Jurisdiction for the Avila leak/spill was moved over to the Energy Division of Planning after much internal wrangling. The local office of the State Regional Water "Quality" Board sided with Unocal until the oil sheen under the Avila pier became too large and consistent to ignore. The first cleanup took place in 1990 from San Luis Creek to the pier.  Afterwards, Unocal resisted further cleanup and responsibility for years.

One of the reasons they were able to stall was that the talented head of the Energy Division, with five years local experience, was politicked out of his job. There was no one close to his stature to replace him.

With the final cleanup, a total of over 400,000 gallons of petroleum product (oil, gasoline, and diesel fuel) sitting on the water table and enough beach sand to cover a football field 60 feet deep were removed. By dragging their heavy boots, Unocal created undo hardship on Avila families and property owners. Also, it is not unreasonable to speculate that had this head of the Energy Division remained with the county, cleanup for both Avila and the Dunes would have been sooner than later, the fines larger, and restoration more thorough.

Dynamite Blasting of Offshore Waters

The dynamite blasting of our offshore waters in the early 1980's is one of the first local legacies of the Federal Minerals Management Service. Its serious aiding and abetting of Big Oil begins under the Reagan mismanagement years with the baton in the hands of Secretary of Interior Watts. He allowed an unprecedented sale of offshore leases in federally controlled waters three miles from California's mean tide line. Before the bidding began, Big Oil was allowed to blow up our offshore waters. As usual for this outline, no one knows how much damage to the flora and fauna took place. No one knows how much life was destroyed at the plankton level, how many suspended and floating eggs were ripped apart, how many larva and young life forms exploded in the shock waves. No one knows what damage was done to the whale and dolphins and mature fish.

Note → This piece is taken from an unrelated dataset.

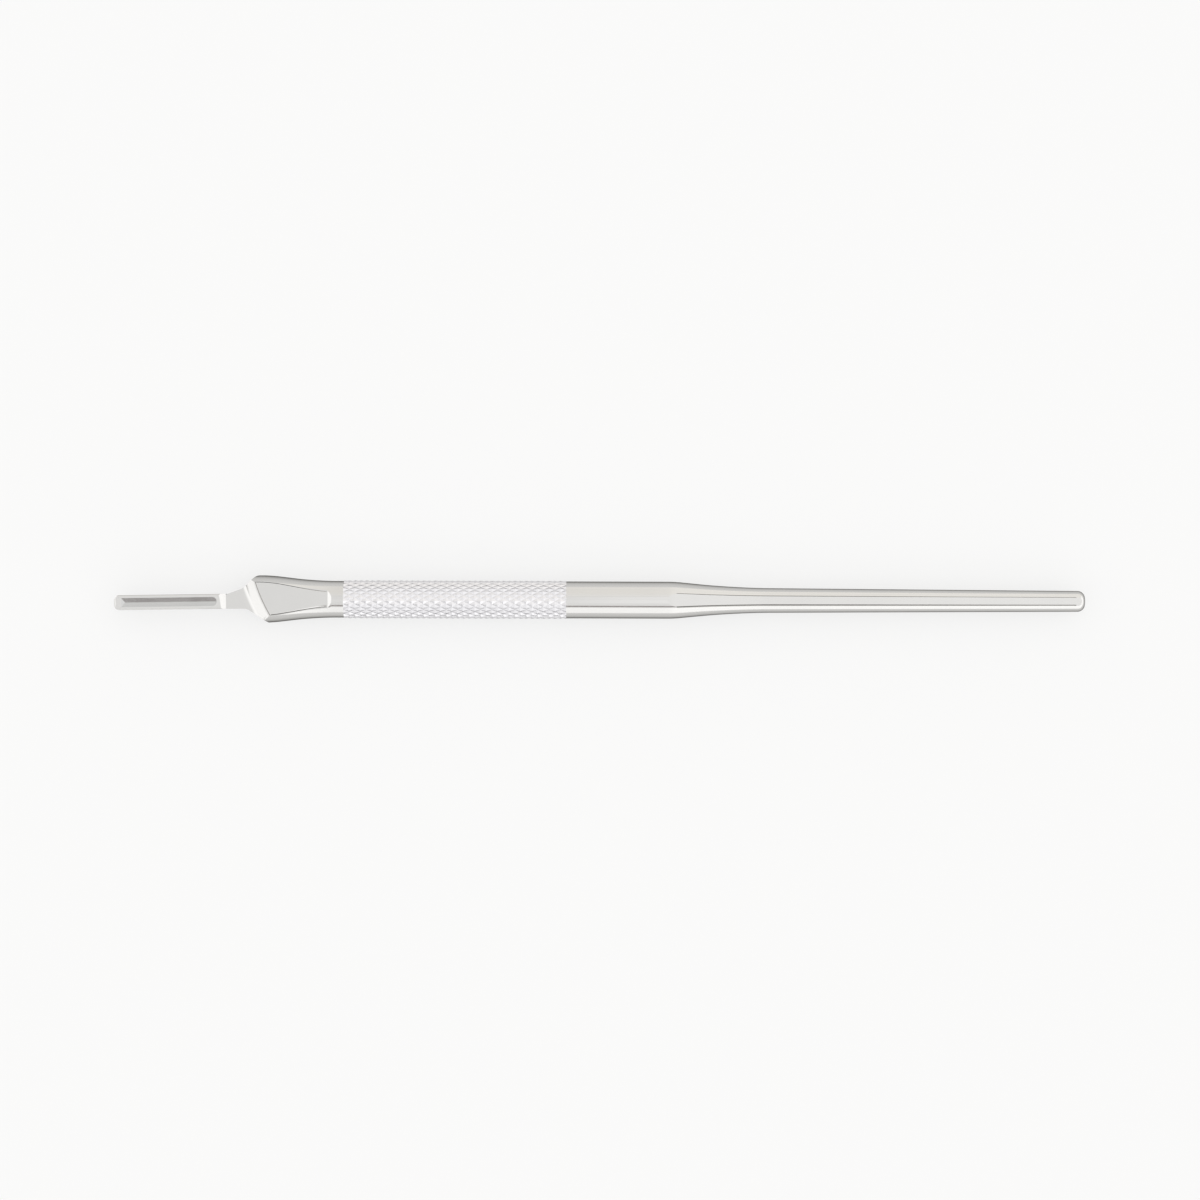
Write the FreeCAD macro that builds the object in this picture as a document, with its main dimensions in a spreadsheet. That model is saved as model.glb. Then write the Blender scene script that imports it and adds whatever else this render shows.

We do know that 1985 was the peak year of the fish landings in our county. Since then the landing numbers have steadily decreased. Big Oil, though, is not the only player in this act. This was also the time period when Diablo went on line, killing an estimated 1.5 billion larval lives per year in the once-through cooling system. A few years earlier, the South County sewer treatment plant expansion had begun dumping five million gallons of treated sewage that mixed pharmaceutical, soap, and cleanser chemicals daily into the ocean. These are harmful to ocean life. Other sewer ocean dumping systems added to this chemical mix. Pesticide usage continued its steady increase on our farms, some of which found its way into the ocean in agricultural runoff.  Over fishing and destruction of ocean habitat by trawlers dragging nets also contributed to this ongoing decline.

Two Final Questions

In 1990, the San Luis Obispo County Board of Supervisors approved a National Marine Sanctuary off our coast. All local governments except Arroyo Grade approved it. The Arroyo Grande City Council wanted farmers to be allowed pesticide runoff into the ocean. The original research papers and copies of the documents sent to NOAA cannot be found in the Department of Planning files. Why are they missing?

Have the research papers and final comments against Minerals Management Service offshore oil program, written during the same time period, also disappeared? This work was instrumental in helping defeat plans for offshore oil platforms off our coastline.

From reviewing these horrific events, it is clear a Marine Sanctuary could provide protection from future oil-related environmental disasters. Of course the main, and generally hidden behind the scene, opponents for a marine sanctuary are the polluters and those entities they buy off with "grants and gifts."